| GOAL OF THE EXERCISE |
Will you quote precisely the lines that run from the top of the material below to the line containing "rests on. Millimetres.", both ends included?

— BEGIN —

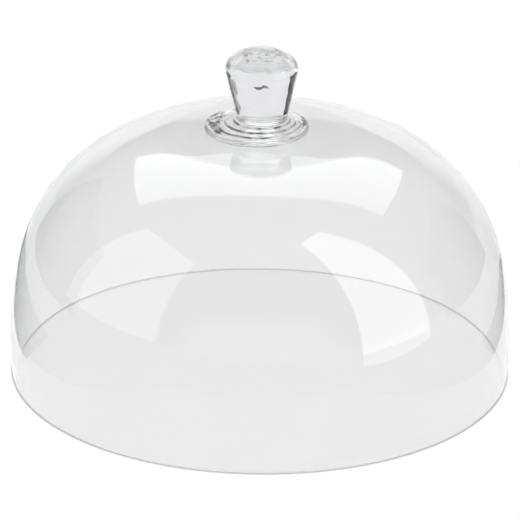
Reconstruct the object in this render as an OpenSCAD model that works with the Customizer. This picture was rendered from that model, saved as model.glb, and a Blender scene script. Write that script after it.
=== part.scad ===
// Clear glass display dome with a solid glass knob.
// A blown bell with a fire-polished rim, an applied two-tier glass collar and a solid knob,
// all turned about the Z axis. Z = 0 is the plane that the rim rests on. Millimetres.

/* [Bell] */
// Outside diameter of the wall at the rim
rim_d = 285; // [276:1:300]
// Wall thickness of the skirt and the shoulder
wall = 2.6; // [2.2:0.1:3.4]
// How much thicker the glass is on the axis than the wall is
crown_extra = 1; // [0.4:0.1:1]
// Outward lean of the wall at the rim, degrees
rim_lean = 3.2; // [1:0.1:5]
// Radius of the long curve up the skirt
skirt_r = 257; // [240:1:290]
// Angle that the skirt's curve turns through, degrees
skirt_turn = 14.6; // [12:0.2:17]
// Radius of the shoulder
shoulder_r = 97; // [90:0.5:101]
// Radius of the flattened crown
crown_r = 450; // [350:5:550]

/* [Rim] */
// How much thicker the fire-polished edge is than the wall
bead_extra = 0.2; // [0.1:0.1:0.8]
// Depth of the ground land cut into the edge, which the dome stands on
land_cut = 0.12; // [0.05:0.01:0.3]

/* [Collar] */
// Diameter of the collar where it spreads on the crown
collar_d = 57.4; // [54:0.2:60]
// Radius of the rounded lower tier
tier_r = 1.8; // [1.5:0.1:2.2]
// Radius of the domed upper tier
button_r = 23; // [21:0.5:26]
// Radius, from the axis, of the place where the upper tier's curve is centred
button_off = 11.2; // [10:0.1:12]
// Height of the knob's seat above the top of the crown
seat_h = 5.9; // [5.4:0.1:6.4]

/* [Knob] */
// Diameter of the neck at the seat
neck_d = 27.6; // [25:0.2:29]
// Widest diameter of the knob
knob_d = 40.6; // [38:0.2:44]
// Height of the widest place above the seat
belly_h = 28.7; // [26:0.1:34]
// Radius of the rounded belly
belly_r = 8.7; // [7:0.1:10]
// Radius of the domed top
top_r = 32; // [28:0.5:45]
// Radius of the thin ring round the foot of the neck
ring_r = 1; // [0.8:0.1:1.2]

/* [Hidden] */
$fn = 180;
// Sides of the crown's circle where it is cut out of the collar: its radius is large
crown_fn = 1440;
// Arcs that end on the axis run a degree past it, and shapes that join run this far into each other
past_axis = 91;
overlap = 1;
// The skirt's arc starts this many degrees below the rim, and is cut off there
below_rim = 10;
// The shoulder and the belly are drawn this much inside the larger arcs that they meet tangentially
hair = 0.005;

// Centres of the skirt's and the shoulder's arcs, as [radius, height]
skirt_c = [rim_d / 2 - skirt_r * cos(rim_lean), skirt_r * sin(rim_lean)];
skirt_end = skirt_turn - rim_lean;
shoulder_c = skirt_c + (skirt_r - shoulder_r) * [cos(skirt_end), sin(skirt_end)];

// The crown's centre is on the axis, and its arc is tangent to the shoulder's
function crown_turn(cap, inner) = acos(shoulder_c[0] / (cap - inner));
crown_cz = shoulder_c[1] - (crown_r - shoulder_r) * sin(crown_turn(crown_r, shoulder_r));
crown_z = crown_cz + crown_r;

// The inside of the crown is tangent to the inside of the shoulder and leaves crown_wall on the axis
crown_wall = wall + crown_extra;
inner_r = shoulder_r - wall;
drop = shoulder_c[1] - crown_z + crown_wall;
inner_crown_r = (inner_r * inner_r - shoulder_c[0] * shoulder_c[0] - drop * drop) / (2 * (drop + inner_r));
inner_crown_cz = crown_z - crown_wall - inner_crown_r;

// The polished edge is centred on the wall, just above the land
bead_r = (wall + bead_extra) / 2;
bead_z = bead_r - land_cut;
bead_lean = asin((skirt_c[1] - bead_z) / (skirt_r - wall / 2));
bead_c = [skirt_c[0] + (skirt_r - wall / 2) * cos(bead_lean), bead_z];

// The collar's lower tier lies on the crown, sunk a little so that its edge turns under
tier_sink = 0.35;
tier_x = collar_d / 2 - tier_r;
tier_c = [tier_x, crown_cz + sqrt(crown_r * crown_r - tier_x * tier_x) + tier_r - tier_sink];
low_z = tier_c[1] - 2 * tier_r;
seat_z = crown_z + seat_h;

// The ring round the neck stands out by most of its radius, and is cut off at the seat
ring_c = [neck_d / 2 - 0.2 * ring_r, seat_z + 0.6 * ring_r];
seat_r = ring_c[0] + ring_r;
button_c = [button_off, seat_z - sqrt(button_r * button_r - pow(seat_r - button_off, 2))];

// The knob's top arc is centred on the axis and tangent to the belly's arc
belly_c = [knob_d / 2 - belly_r, seat_z + belly_h];
top_turn = acos(belly_c[0] / (top_r - belly_r));
top_cz = belly_c[1] - (top_r - belly_r) * sin(top_turn);
// The straight side is tangent to the belly and runs down through the neck at the seat
side = [belly_c[0] - neck_d / 2, belly_h];
side_turn = atan2(side[1], side[0]) - asin(belly_r / norm(side)) - 90;
side_top = polar(belly_c, belly_r, side_turn);
side_foot = polar(side_top, belly_h, side_turn - 90);

// A point at a distance and angle from a centre
function polar(c, r, a) = c + r * [cos(a), sin(a)];

// A slice of a disc between two angles less than 120 degrees apart
module pie(c, r, a0, a1) {
    intersection() {
        translate(c)
            circle(r);
        polygon([c, polar(c, 2 * r, a0), polar(c, 2 * r, a1)]);
    }
}

// Half of the bell's section, filled to the axis and drawn in by inset. The shoulder's whole disc
// lies inside the skirt's and the crown's arcs, so it joins them without a corner.
module bell_section(inset, cap_r, cap_cz) {
    intersection() {
        union() {
            pie(skirt_c, skirt_r - inset, -rim_lean - below_rim, skirt_end);
            translate(shoulder_c)
                circle(shoulder_r - inset - hair);
            pie([0, cap_cz], cap_r, crown_turn(cap_r, shoulder_r - inset), past_axis);
        }
        square([rim_d, rim_d]);
    }
}

// The glass above the polished edge's centre, and the edge with its land
module shell_section() {
    intersection() {
        difference() {
            bell_section(0, crown_r, crown_cz);
            bell_section(wall, inner_crown_r, inner_crown_cz);
        }
        translate([0, bead_z])
            square([rim_d, rim_d]);
    }
    intersection() {
        translate(bead_c)
            circle(bead_r);
        square([rim_d, rim_d]);
    }
}

// Domed upper tier and rounded lower tier, cut off at the seat and hollowed to lie on the crown
module collar_section() {
    difference() {
        union() {
            intersection() {
                translate(button_c)
                    circle(button_r);
                translate([0, low_z])
                    square([tier_x, seat_z - low_z]);
            }
            translate([0, low_z])
                square([button_off + overlap, seat_z - low_z]);
            translate([0, low_z])
                square([tier_x, tier_c[1] - low_z]);
            translate(tier_c)
                circle(tier_r);
        }
        translate([0, crown_cz])
            circle(crown_r, $fn = crown_fn);
    }
}

// Straight tapering side, rounded belly, domed top and the ring at the foot, all cut off at the seat.
// The belly's whole disc lies inside the outline, so it joins the side and the top without a corner.
module knob_section() {
    intersection() {
        union() {
            polygon([[0, side_foot[1]], side_foot, side_top, belly_c, [0, belly_c[1] + belly_r / 2]]);
            translate(belly_c)
                circle(belly_r - hair);
            pie([0, top_cz], top_r, top_turn, past_axis);
            translate(ring_c)
                circle(ring_r);
        }
        translate([0, seat_z])
            square([knob_d, 2 * knob_d]);
    }
}

module dome_shell() {
    color([0.86, 0.91, 0.89, 0.45])
        rotate_extrude()
            shell_section();
}

module knob_collar() {
    color([0.80, 0.86, 0.84, 0.7])
        rotate_extrude()
            collar_section();
}

module knob() {
    color([0.88, 0.90, 0.86, 0.7])
        rotate_extrude()
            knob_section();
}

dome_shell();
knob_collar();
knob();
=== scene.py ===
"""Clear glass display dome with a solid glass knob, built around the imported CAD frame.

The three CAD nodes (bell, collar, knob) are replaced by fine spun meshes with the small unevenness
of hand-blown glass. Everything is in metres, and Z = 0 is the plane that the rim rests on. The photo's
camera looks along +Y, so its left and right are -X and +X.
"""
import math

import bmesh
import bpy
from mathutils import Matrix, Vector, noise


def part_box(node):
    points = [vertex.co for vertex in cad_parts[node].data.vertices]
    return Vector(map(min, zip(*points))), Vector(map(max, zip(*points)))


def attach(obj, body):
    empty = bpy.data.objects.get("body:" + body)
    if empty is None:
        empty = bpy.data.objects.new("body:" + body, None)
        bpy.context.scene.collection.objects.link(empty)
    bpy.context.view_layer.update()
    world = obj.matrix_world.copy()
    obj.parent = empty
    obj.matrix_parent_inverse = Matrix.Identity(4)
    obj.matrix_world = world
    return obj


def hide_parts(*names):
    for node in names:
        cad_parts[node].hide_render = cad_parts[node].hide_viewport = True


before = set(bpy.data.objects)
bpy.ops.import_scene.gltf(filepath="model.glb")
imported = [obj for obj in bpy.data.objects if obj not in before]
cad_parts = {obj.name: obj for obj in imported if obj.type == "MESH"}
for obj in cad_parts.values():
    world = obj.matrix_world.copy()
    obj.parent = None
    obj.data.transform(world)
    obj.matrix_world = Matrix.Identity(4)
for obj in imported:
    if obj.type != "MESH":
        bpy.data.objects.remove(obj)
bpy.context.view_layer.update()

# ---------------------------------------------------------------- sizes, from the frame where it has them
shell_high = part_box("dome_shell")[1]
collar_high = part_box("knob_collar")[1]
knob_low, knob_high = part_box("knob")
crown_z = shell_high.z
seat_z = knob_low.z
collar_r = collar_high.x
knob_r = knob_high.x

# The rest are the driving sizes of part.scad
RIM_R = 0.1425                      # outside of the wall at Z = 0
WALL = 0.0026
CROWN_WALL = 0.0036
RIM_LEAN = 3.2                      # outward lean of the wall at the rim, degrees
SKIRT_R = 0.257
SKIRT_TURN = 14.6                   # degrees
SHOULDER_R = 0.097
CROWN_R = 0.450
EDGE_R = WALL / 2                   # rounded, fire-polished edge of the rim, without the CAD's bead
LAND_CUT = 0.00012
TIER_R = 0.0018                     # rounded outer roll of the collar
TIER_SINK = 0.00035
NECK_R = 0.0138
BELLY_R = 0.0087
BELLY_H = 0.0287
TOP_R = 0.032
RING_R = 0.001                      # thin ring round the foot of the neck
RING_OUT = 0.8                      # how far the ring stands out of the neck, as a share of its radius
RING_LIFT = 0.6                     # height of the ring's centre over the seat, in the same way

# Steps in the top of the collar, as (inner radius, width, drop)
TERRACES = [
    (0.0154, 0.0010, 0.0011),
    (0.0192, 0.0008, 0.0010),
    (0.0228, 0.0007, 0.0008),
]
TERRACE_SLOPE = 0.076               # fall between the steps

# The pieces stay this far apart, so that each is a closed body of glass. The real dome has no such
# gap: joints modelled as fused kept the light in and turned the collar much too dark.
GAP = 0.00002

# Unevenness of the hand work. A ripple is (size, depth, seed).
BELL_RIPPLE = (0.045, 0.00006, 3.0)
COLLAR_RIPPLE = (0.006, 0.00026, 7.0)
KNOB_RIPPLE = (0.006, 0.00020, 11.0)
KNOB_TOP_RIPPLE = (0.0045, 0.00032, 17.0)
SEED_TURN = (1, 0.37, -0.61)        # direction in which a seed moves the noise
FINE_SHARE = 0.4                    # depth of a ripple's fine part, and how much finer it is
FINE_TIMES = 2.3
RIM_EVEN_H = 0.02                   # the bell's ripple fades out below this height
TOOLED_R = 0.034                    # the crown is even out to here, under the collar
TOOLED_FADE = 0.015
COLLAR_SHIFT = 0.0030               # how far the collar's roll sits to one side
COLLAR_SPREAD = 0.0008              # how much further out than in the CAD the roll is
COLLAR_EVEN_H = 0.001               # the collar's ripple fades out below this height over the crown
KNOB_LEAN = 0.0006                  # how far the knob's belly leans to one side
CORD_STRETCH = 0.35                 # the knob's ripples are drawn out along Z into cords
CORDS_FROM = 0.003                  # heights over the seat between which the cords come in
CORDS_FULL = 0.010
DIMPLE_R = 0.0125                   # shallow polished dimple in the knob's top
DIMPLE_FLAT = 0.7                   # share of its radius that has the full depth
DIMPLE_DEPTH = 0.0005
BUBBLE_PLACE = (-0.0004, 0, 0.0222)  # from the middle of the seat
BUBBLE_HALF = (0.0026, 0.0012, 0.0009)
BUBBLE_WAVE = 0.0006
BUBBLE_WAVES = 1.3                  # half waves from the bubble's middle to an end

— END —

| FULL ANSWER |
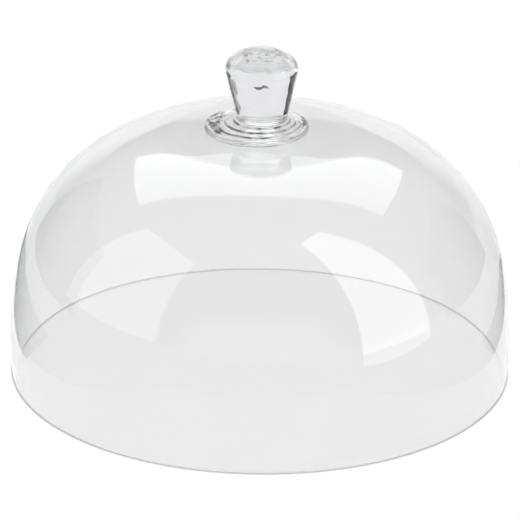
Reconstruct the object in this render as an OpenSCAD model that works with the Customizer. This picture was rendered from that model, saved as model.glb, and a Blender scene script. Write that script after it.
=== part.scad ===
// Clear glass display dome with a solid glass knob.
// A blown bell with a fire-polished rim, an applied two-tier glass collar and a solid knob,
// all turned about the Z axis. Z = 0 is the plane that the rim rests on. Millimetres.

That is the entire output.